My new buck is just a youngster yet, and 2 of the wethers have been raised with him. I'm glad to hear they may be able to be constant companions. I hate seeing any breeding animal, buck, stallion or whatever, isolated, as I think it makes them miserable and often mean.

What do you do for keeping grain? I have mine in a separate room with a lock on the door up high where goats and (human) kids can't reach it. I know some people use garbage cans or old chest freezers to keep their grain in, but that would involve my lifting each sack of grain up high to pour it in - not possible with my bad back & neck. So the grain sacks just sit on the floor. My cats keep the rodent population literally wiped out, but I still don't like having my grain the way it is.

-- Lenette (kigervixen@webtv.net), August 27, 2001.

How about some of the rubbermaid-type containers for grain? You could get a low, wide one that you could tip the bag into to fill which could hold one or two bags. That would be an improvement over no container at all. Or another possibility is to look for a shallow refrigerator so you wouldn't have to lift the bags so high. I had to find freezers for 4 barns one year, and started looking at refrigerators for lack of enough junked freezers locally. I did end up using one refrigerator, laying it on it's back. That was the shallowest of the units I set up, and I got the deepest frig I could find, so I bet you could find something that would work for you. I got mine from my town transfer station since they would have the frion removed for me (in Maine you pay for that service when you buy a frig). That was the year I built my barn and I built my milking/grain room to the appropriate size to fit that freezer! I did have to build lids for the freezers since the transfer station takes them off upon arrival, but I would have done that anyway due to the danger of suffocation for children. I have yet to find any sign of rodents inside the freezer, although I've seen ample sign outside! (I know, I need a good mouser or 2 around here, but my old toothless cat will neither tolerate other cats nor will she succumb to old age!)Also, since I keep several types of grain for various livestock, I just put the full bags laying down on one side of the freezer and put the open bags standing up on the other side. This way I can buy a month's worth of grain at one time.

-- Sheryl in ME (radams@sacoriver.net), August 27, 2001.

Oh, I forgot to say that I have all movable panels in my barn and I LOVE them! It makes the barn so flexible.

-- Sheryl in Me (radams@sacoriver.net), August 27, 2001.

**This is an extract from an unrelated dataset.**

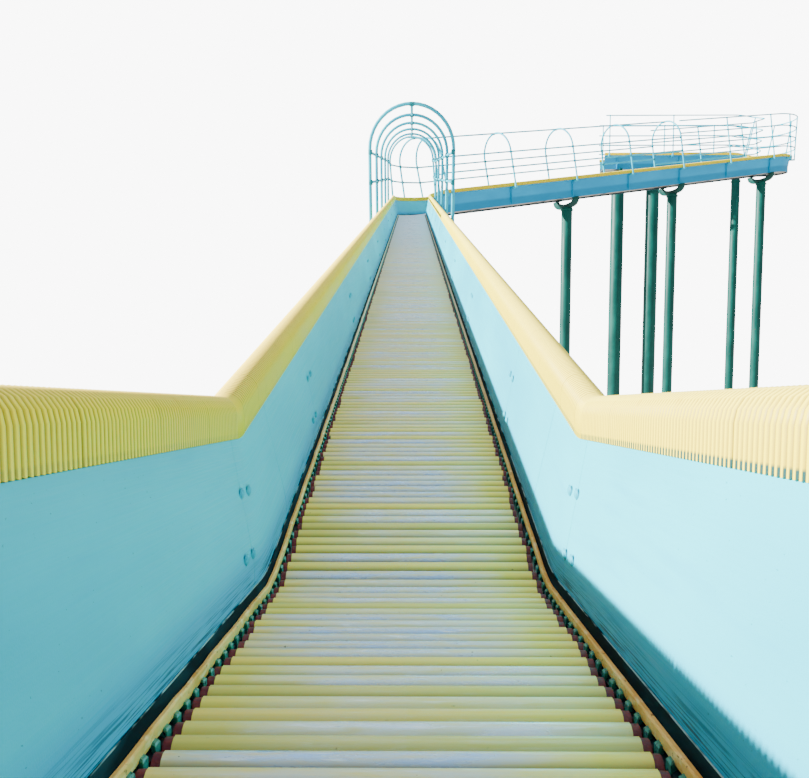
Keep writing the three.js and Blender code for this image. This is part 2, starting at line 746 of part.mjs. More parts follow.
// Columns and stand
add("run_out_stand", stand(), COLUMN_PAINT);
LONG_RUN_COLUMNS.forEach((place, index) => {
  add(`long_run_column_${index + 1}`, column(place, COLUMN_RADIUS), COLUMN_PAINT);
});
add("bend_column", column((LONG_RUN_END + BEND_END) / 2, COLUMN_RADIUS), COLUMN_PAINT);
UPPER_RUN_COLUMN_OFFSETS.forEach((offset, index) => {
  add(`upper_run_column_${index + 1}`, column(BEND_END + offset, COLUMN_RADIUS), COLUMN_PAINT);
});
const turnColumnPlace = UPPER_RUN_END + TURN_COLUMN_SHARE * (U_TURN_END - UPPER_RUN_END);
add("u_turn_column", column(turnColumnPlace, COLUMN_RADIUS), COLUMN_PAINT);
WALKWAY_COLUMN_OFFSETS.forEach((offset, index) => {
  const place = U_TURN_END + offset;
  add(`walkway_column_${index + 1}`, column(place, WALKWAY_COLUMN_RADIUS), COLUMN_PAINT);
});

// Hoop tunnel on the long run, hoops round the bend, and hoops on the upper run
const spacedHoops = (first, count) =>
  Array.from({ length: count }, (_, i) => first + i * PANEL_LENGTH);
const tunnelHoops = spacedHoops(TUNNEL_FIRST_HOOP, TUNNEL_HOOPS);
const bendHoops = [1, 2, 3].map((i) => LONG_RUN_END + (i * (BEND_END - LONG_RUN_END)) / 3);
const upperHoops = spacedHoops(BEND_END + PANEL_LENGTH, UPPER_HOOPS);
for (const { hand, sign } of HANDS) {
  add(`tunnel_side_${hand}`, cageSide(tunnelHoops[0], tunnelHoops, sign), CAGE_PAINT);
}
add("tunnel_crown", cageCrown(tunnelHoops[0], tunnelHoops), CAGE_PAINT);

const AFTER_HOOP = HOOP_BAR_HALF + SEAM;
function bendCage() {
  const from = tunnelHoops.at(-1) + AFTER_HOOP;
  const to = bendHoops.at(-1);
  const pieces = [railAlong(from, to, 0, CROWN)];
  for (const { sign } of HANDS) {
    pieces.push(...bendHoops.flatMap((place) => post(place, sign, HOOP_SPRINGING)));
    for (const height of SIDE_RAIL_HEIGHTS) {
      pieces.push(railAlong(from, to, sign * HOOP_HALF_WIDTH, height));
    }
  }
  return fuse(...pieces, ...bendHoops.map((place) => arch(place, HOOP_SPRINGING - BAR_MARGIN)));
}
add("bend_cage", bendCage(), CAGE_PAINT);

const upperFrom = bendHoops.at(-1) + AFTER_HOOP;
for (const { hand, sign } of HANDS) {
  add(`upper_cage_${hand}`, cageSide(upperFrom, upperHoops, sign), CAGE_PAINT);
}
add("upper_cage_crown", cageCrown(upperFrom, upperHoops), CAGE_PAINT);

// Railings from the last hoop to the start, outside and inside the turn
const railingStart = upperHoops.at(-1) + AFTER_HOOP;
const runPosts = [1, 2].map((i) => upperHoops.at(-1) + i * PANEL_LENGTH);
const turnPosts = TURN_POST_SHARES.map(
  (share) => UPPER_RUN_END + share * (U_TURN_END - UPPER_RUN_END),
);
const walkwayPosts = WALKWAY_POST_SHARES.map((share) => U_TURN_END + share * WALKWAY_LENGTH);
add("outer_run_railing", railing(railingStart, UPPER_RUN_END, runPosts, 1), CAGE_PAINT);
add("outer_turn_railing", railing(UPPER_RUN_END, U_TURN_END, turnPosts, 1), CAGE_PAINT);
add("outer_walkway_railing", railing(U_TURN_END, WALKWAY_END, walkwayPosts, 1), CAGE_PAINT);
const innerPosts = [...runPosts, turnPosts[0], turnPosts[4], ...walkwayPosts.slice(1)];
add("inner_railing", railing(railingStart, WALKWAY_END, innerPosts, -1), CAGE_PAINT);

export default slide;
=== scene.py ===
"""Finished look of a park roller slide: rollers, walls, guards, hoops, railings and columns.

Every piece of the trough is modelled straight on a bench, where X is across the slide,
Y is the distance from the exit and Z is the height above the roller tops. It is then
laid on the route, which climbs, bends right, climbs on and turns back on itself.
"""

import math

import bpy
import numpy as np
from mathutils import Matrix, Vector


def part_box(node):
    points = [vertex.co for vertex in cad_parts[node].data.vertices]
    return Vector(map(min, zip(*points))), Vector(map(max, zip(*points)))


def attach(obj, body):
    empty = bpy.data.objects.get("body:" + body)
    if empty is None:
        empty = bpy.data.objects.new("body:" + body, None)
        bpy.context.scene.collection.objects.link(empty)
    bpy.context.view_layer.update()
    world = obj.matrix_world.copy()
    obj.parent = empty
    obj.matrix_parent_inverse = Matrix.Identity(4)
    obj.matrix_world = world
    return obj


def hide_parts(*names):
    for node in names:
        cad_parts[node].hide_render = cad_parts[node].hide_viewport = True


bl_info = {
    "name": "Park roller slide",
    "version": (1, 0, 0),
    "blender": (4, 5, 0),
    "location": "View3D > Sidebar > Slide",
    "description": "Models and finishes a long roller slide on steel columns",
    "category": "Object",
}

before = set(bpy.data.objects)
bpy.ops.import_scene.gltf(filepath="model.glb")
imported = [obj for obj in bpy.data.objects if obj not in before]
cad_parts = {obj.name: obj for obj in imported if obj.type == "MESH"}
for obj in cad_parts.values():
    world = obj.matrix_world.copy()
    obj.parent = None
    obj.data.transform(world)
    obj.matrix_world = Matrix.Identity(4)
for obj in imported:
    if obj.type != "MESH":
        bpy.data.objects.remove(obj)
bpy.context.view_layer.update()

# Route: distances in plan from the exit lip, in metres
EXIT_TO_FOOT = 0.150
EXIT_HEIGHT = 0.350
RUN_OUT_END = 1.980
SLOPE_START = 1.655
LONG_RUN_END = 18.800
BEND_RADIUS = 1.300
BEND_ANGLE = math.radians(57.2)
UPPER_RUN_LENGTH = 12.050
U_TURN_RADIUS = 0.900
U_TURN_ANGLE = math.radians(147.2)
WALKWAY_LENGTH = 4.200
BEND_END = LONG_RUN_END + BEND_RADIUS * BEND_ANGLE
UPPER_RUN_END = BEND_END + UPPER_RUN_LENGTH
U_TURN_END = UPPER_RUN_END + U_TURN_RADIUS * U_TURN_ANGLE
WALKWAY_END = U_TURN_END + WALKWAY_LENGTH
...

I had to seperate my buck from my wethers. Well, actually only one of the wethers and the buck were having difficulties. They are about 2 months difference in age and they were knocking the crap out of each other all day every day for three full days in a row to the point that neither of them were eating and everytime I went to care for them they were both panting heavily. I'd say try it and see, but be prepared to seperate them in the breeding season. I can't imagine that a buck would be at his best after fighting non stop for several months. Mine are disbudded, but they were smashing each other into trees so hard that it sounded like the field mics at a football game.

As for the barn set up, it sounds great to me. I like the idea of an old freezer for feed storage. I use garbage cans and I have a loft where I lift the bags of feed up for storage...ugggh. I have to get 500 at a time so I must store it somewhere.

I have concrete and I sweep it everyday, but I don't use litter during the summer at all. Of course it's Texas and really hot. They have beds to lie on, and free acces to browse whenever they want. I don't close them in at night unless I have cause to worry about them eating something to excess. They choose to sleep outside most nights in the summer, and lie on the beds when it's raining. If and/or when I do another barn I am going to go with dirt floors in the loafing area. The concrete does seem to help the hoofs stay in better shape, but I think dirt would be better overall.

Thanks for posting this, Lenette. I am learning!

-- Doreen (bisquit@here.com), August 29, 2001.

Well, this is very interesting. I'm not sure if I'll ever end up with goats, but I've learned a lot from this. Doreen, do you buy 500 bags of feed at a time?!?! How many animals do you have??

-- Cathy in NY (hrnofplnty@yahoo.com), August 30, 2001.

Oh no, thats 500# of feed at a time! i'd drop dead lifting 5oo bags!

-- Doreen (bisquit@here.com), August 30, 2001.

We have just recently invested in a cooler to put the feed in. It sits on a shelf thats about 2 feet off the ground, makes it easy to sccop out of. It is a little difficult to empty the bag into (dear husband does this for me), but it wouldn't be if the cooler was on the floor. This is working great because the lid closes tight to keep all creepy crawlies out.

-- Kristy (raduhu@hotmail.com), December 30, 2001.

Hi everyone! I am building a barn this summer for two baby does that I am getting in Autumn! Ive done alot of research on pygmy goats and am so excited! I am wondering what is the best way to set up the barn and which is the best bedding for a first time goat owner. Also, where should I place the hay and water. Thanks, Ro.

-- Ro (wiseowlet@hotmail.com), April 01, 2003.

I don't have an answer to the question originally asked, but I do have a few of my own. I acquired 2 beautiful Nubian girls when they were 5 years old as pets, and fell in love with the breed. Last year I bought a registered girl when she was 2 months old, and I just can't stop. In a couple months I will be buying at least 2 more girls. The three girls I have now are comfortably housed in a small barn, but it wouldn't be big enough for a forth or fifth goat. So as a result I am planning on building a new barn. But i really don't know how to plan the building out. The goats are pretty much going to be breeding stock, as i am hoping to get a good show line. I was looking at putting a cement base down to support the barn of course, but people have been saying that cement isn't good, why not? If you have any suggestions or comments, please let me know, Thanx Christina, (Roxanne, Rebecca, and Emma - the goats!)